Behind every innovative company is an engine of quiet efficiency, driving progress where it counts most. Entrepreneurs who prioritize seamless device deployment, cloud-based management, and automated data migration are freeing up time, budget, and brainpower.
These upgrades aren't patchwork fixes—they're fuel. With the right tools, startups and small businesses aren't stuck juggling migrations or scrambling through setup delays. Apps, files, and settings transfer seamlessly, new hires hit the ground running, and IT teams finally get to trade firefighting for forward thinking.

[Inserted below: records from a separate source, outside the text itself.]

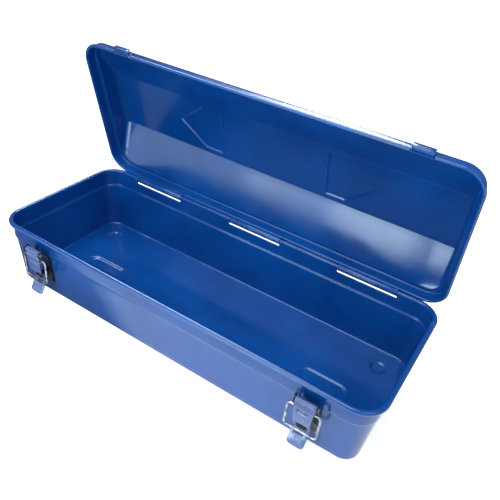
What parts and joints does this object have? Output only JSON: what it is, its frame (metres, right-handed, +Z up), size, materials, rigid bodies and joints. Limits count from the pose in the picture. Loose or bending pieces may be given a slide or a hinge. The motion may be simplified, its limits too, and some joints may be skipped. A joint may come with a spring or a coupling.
{
  "type": "portable tool box",
  "caption": "Pressed-steel tool box with one open tray, a hinged three-faced lid, draw latches with wire bails on the front and a folding carrying handle.",
  "frame": {"origin": "middle of the underside of the tray's floor; the pressed feet reach 1.5 mm below it", "axes": "+X along the length to the right as seen from the front, -Y to the front with the latches, +Y to the hinges, +Z up"},
  "size_m": [0.412, 0.2081, 0.2297],
  "materials": {
    "blue_enamel": "glossy blue stoving enamel over pressed sheet steel",
    "zinc_plate": "bright zinc plated sheet steel",
    "zinc_wire": "bright zinc plated steel wire and rod",
    "black_grip": "moulded black plastic sleeve"
  },
  "bodies": {
    "case": {"tray_shell": "blue_enamel", "latch_base_left": "zinc_plate", "latch_base_right": "zinc_plate", "base_rivets_left": "zinc_plate", "base_rivets_right": "zinc_plate", "lever_pin_left": "zinc_plate", "lever_pin_right": "zinc_plate"},
    "lid": {"lid_shell": "blue_enamel", "hinge_strap_left": "blue_enamel", "hinge_strap_middle": "blue_enamel", "hinge_strap_right": "blue_enamel", "keeper_left": "blue_enamel", "keeper_right": "blue_enamel", "handle_saddle_left": "zinc_plate", "handle_saddle_right": "zinc_plate"},
    "handle": {"handle_rod": "zinc_wire", "handle_grip": "black_grip"},
    "left_lever": {"lever_left": "blue_enamel"},
    "right_lever": {"lever_right": "blue_enamel"},
    "left_bail": {"bail_left": "zinc_wire"},
    "right_bail": {"bail_right": "zinc_wire"}
  },
  "joints": [
    {"name": "lid_hinge", "type": "hinge", "parent": "case", "child": "lid", "pos_m": [0, 0.079, 0.069], "axis": [1, 0, 0], "range_deg": [0, 75]},
    {"name": "handle_fold", "type": "hinge", "parent": "lid", "child": "handle", "pos_m": [0, 0.09893, 0.15613], "axis": [1, 0, 0], "range_deg": [0, 180]},
    {"name": "left_lever_turn", "type": "hinge", "parent": "case", "child": "left_lever", "pos_m": [-0.151, -0.08598, 0.0577], "axis": [-1, 0, 0], "range_deg": [0, 70]},
    {"name": "right_lever_turn", "type": "hinge", "parent": "case", "child": "right_lever", "pos_m": [0.151, -0.08598, 0.0577], "axis": [-1, 0, 0], "range_deg": [0, 70]},
    {"name": "left_bail_swing", "type": "hinge", "parent": "left_lever", "child": "left_bail", "pos_m": [-0.151, -0.08587, 0.05069], "axis": [-1, 0, 0], "range_deg": [0, 100]},
    {"name": "right_bail_swing", "type": "hinge", "parent": "right_lever", "child": "right_bail", "pos_m": [0.151, -0.08587, 0.05069], "axis": [-1, 0, 0], "range_deg": [0, 100]}
  ]
}
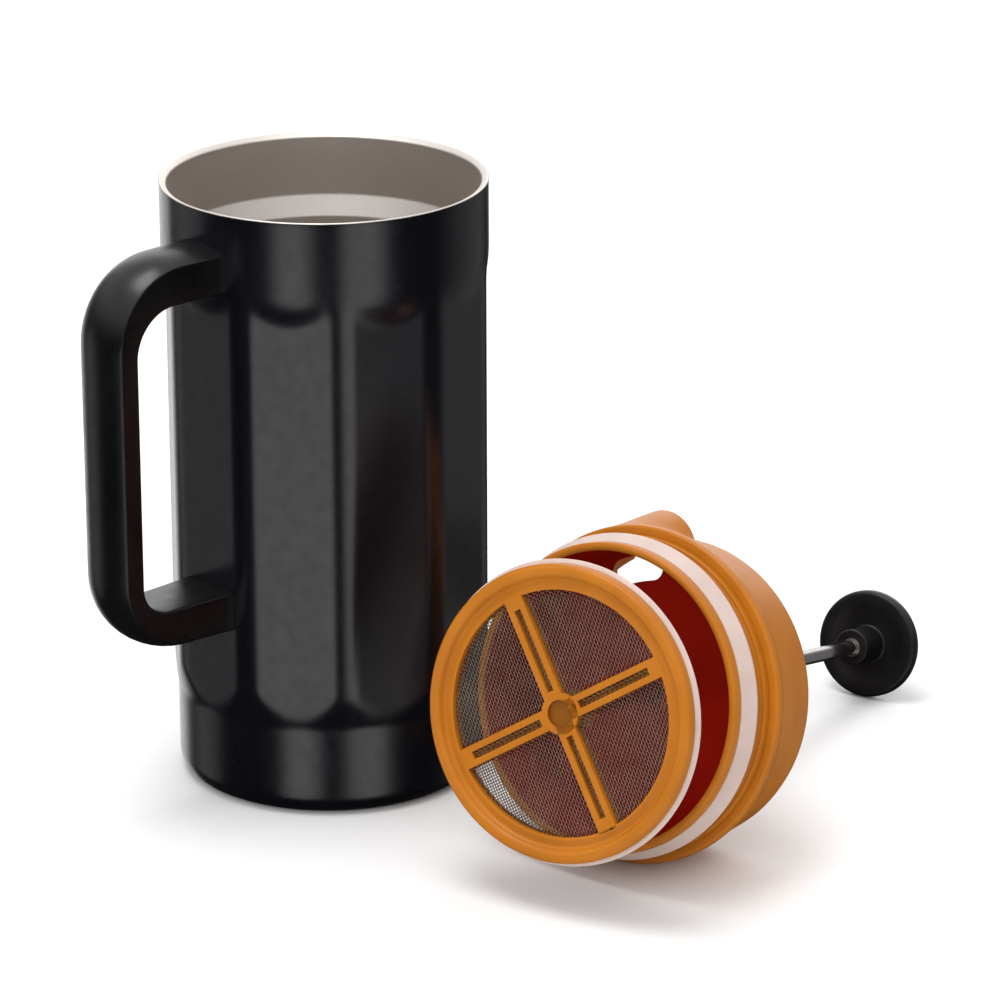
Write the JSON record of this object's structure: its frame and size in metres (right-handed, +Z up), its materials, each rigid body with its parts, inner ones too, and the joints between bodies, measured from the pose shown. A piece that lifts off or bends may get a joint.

Gartner underscores this shift in its Market Guide for Unified Endpoint Management Tools, noting that unified endpoint management (UEM) has reached mainstream adoption and is essential for managing, securing, and enabling the hybrid workplace. The report highlights that single-OS-centric tools fragment operations, increase cybersecurity risks, and create inconsistent digital employee experiences. In contrast, organizations that consolidate their endpoint management tools into a single solution report significantly better outcomes, scoring 70% higher on the Gartner Digital Workplace Maturity Assessment.
As hybrid work becomes standard terrain rather than a trend, entrepreneurs equipped with secure, cross-platform tools are better positioned to minimize friction, safeguard operations, and unlock time and resources for strategic growth and innovation.
In this new era, efficiency isn't just about cutting costs—it's a launchpad for smarter, AI-driven innovation.
Entrepreneurs who modernize early aren't simply upgrading—they're future-proofing. They understand that infrastructure isn't background noise; it's the backbone of their AI strategy, their cybersecurity stance, and their ability to scale.
This is the moment to move. Smart investments today unlock speed, protection, and long-term gains. Whether you're scaling fast or rebuilding for what's next, one thing's clear: if your tech can't keep up, your business won't either.